Weirdly, my children who normally turn their noses up at vegetables, have been scoffing their asparagus and asking for more this week.

Monday we had pan fried salmon with pan fried asparagus (just for a minute at the end).
Tuesday we had BBQ chicken with BBQ’d asparagus (just for a minute at the end).

I don’t know about this business of snapping them or cutting the end off – just cook it and let the eater decide how far down the stem s/he wants to eat.

As for the urine thing – this is a major selling point if you’re trying to get boys to eat asparagus – promise them something gross will happen and they’ll be right into it.

Henry, that was Solid Gold!

HenryBG 5:00 pm 13 Oct 14

Weirdly, my children who normally turn their noses up at vegetables, have been scoffing their asparagus and asking for more this week.

Monday we had pan fried salmon with pan fried asparagus (just for a minute at the end).
Tuesday we had BBQ chicken with BBQ’d asparagus (just for a minute at the end).

I don’t know about this business of snapping them or cutting the end off – just cook it and let the eater decide how far down the stem s/he wants to eat.

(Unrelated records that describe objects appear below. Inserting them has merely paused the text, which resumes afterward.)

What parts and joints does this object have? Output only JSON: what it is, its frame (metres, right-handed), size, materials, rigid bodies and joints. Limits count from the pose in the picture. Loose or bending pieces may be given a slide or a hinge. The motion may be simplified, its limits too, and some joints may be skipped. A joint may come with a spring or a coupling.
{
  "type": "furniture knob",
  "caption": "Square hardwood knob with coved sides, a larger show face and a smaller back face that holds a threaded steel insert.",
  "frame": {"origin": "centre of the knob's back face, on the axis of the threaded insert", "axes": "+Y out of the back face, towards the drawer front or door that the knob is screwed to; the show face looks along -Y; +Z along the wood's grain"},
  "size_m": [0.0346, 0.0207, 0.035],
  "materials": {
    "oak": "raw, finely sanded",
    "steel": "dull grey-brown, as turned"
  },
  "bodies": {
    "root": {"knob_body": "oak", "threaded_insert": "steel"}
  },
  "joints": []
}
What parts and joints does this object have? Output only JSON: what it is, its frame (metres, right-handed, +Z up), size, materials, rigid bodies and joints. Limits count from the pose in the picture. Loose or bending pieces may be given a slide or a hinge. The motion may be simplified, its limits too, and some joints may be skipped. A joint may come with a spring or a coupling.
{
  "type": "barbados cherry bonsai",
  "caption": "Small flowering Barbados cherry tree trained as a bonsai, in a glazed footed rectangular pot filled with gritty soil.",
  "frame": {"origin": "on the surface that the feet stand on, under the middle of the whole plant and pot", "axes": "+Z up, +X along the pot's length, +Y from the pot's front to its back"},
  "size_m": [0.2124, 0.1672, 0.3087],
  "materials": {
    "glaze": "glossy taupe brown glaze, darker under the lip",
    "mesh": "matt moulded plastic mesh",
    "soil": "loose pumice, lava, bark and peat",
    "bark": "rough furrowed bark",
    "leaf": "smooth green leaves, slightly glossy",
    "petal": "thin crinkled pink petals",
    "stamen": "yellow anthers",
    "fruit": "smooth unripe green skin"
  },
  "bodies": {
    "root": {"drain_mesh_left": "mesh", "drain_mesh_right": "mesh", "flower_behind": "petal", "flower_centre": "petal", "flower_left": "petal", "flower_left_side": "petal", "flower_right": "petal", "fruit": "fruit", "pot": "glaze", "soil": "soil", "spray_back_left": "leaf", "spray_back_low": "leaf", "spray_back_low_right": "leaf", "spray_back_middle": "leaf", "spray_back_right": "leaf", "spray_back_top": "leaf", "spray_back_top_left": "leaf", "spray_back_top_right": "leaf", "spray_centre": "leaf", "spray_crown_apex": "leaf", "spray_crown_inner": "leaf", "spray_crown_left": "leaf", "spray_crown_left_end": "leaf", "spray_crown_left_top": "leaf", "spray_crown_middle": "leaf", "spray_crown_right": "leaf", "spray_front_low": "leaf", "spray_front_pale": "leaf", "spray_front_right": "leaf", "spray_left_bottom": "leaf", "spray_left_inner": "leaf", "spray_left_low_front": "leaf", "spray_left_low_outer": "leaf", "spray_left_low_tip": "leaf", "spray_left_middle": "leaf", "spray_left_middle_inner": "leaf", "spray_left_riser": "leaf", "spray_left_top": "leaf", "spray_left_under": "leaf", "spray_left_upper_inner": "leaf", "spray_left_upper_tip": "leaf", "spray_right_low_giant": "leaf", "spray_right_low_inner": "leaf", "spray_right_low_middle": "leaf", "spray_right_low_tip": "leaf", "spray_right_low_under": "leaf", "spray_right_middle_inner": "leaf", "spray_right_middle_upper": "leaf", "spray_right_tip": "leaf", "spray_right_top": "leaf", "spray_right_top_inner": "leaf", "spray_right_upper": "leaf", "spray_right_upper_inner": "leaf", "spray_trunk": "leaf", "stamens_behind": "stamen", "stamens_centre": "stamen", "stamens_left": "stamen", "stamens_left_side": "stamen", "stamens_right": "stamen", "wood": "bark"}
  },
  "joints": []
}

As for the urine thing – this is a major selling point if you’re trying to get boys to eat asparagus – promise them something gross will happen and they’ll be right into it.

dungfungus 2:10 pm 13 Oct 14

I love asparagus, especially the low prices available now. It goes with almost anything (even my favourite takeaway, the Chiko roll).
Judging from the neglible comment on this thread one would think that all our readers live on is coffee and kebabs (peasants!).
The one problem is the after smell, in urine.
I think if food scientists could remove the thing in asparagus that creates this problem then farmers would sell a lot more.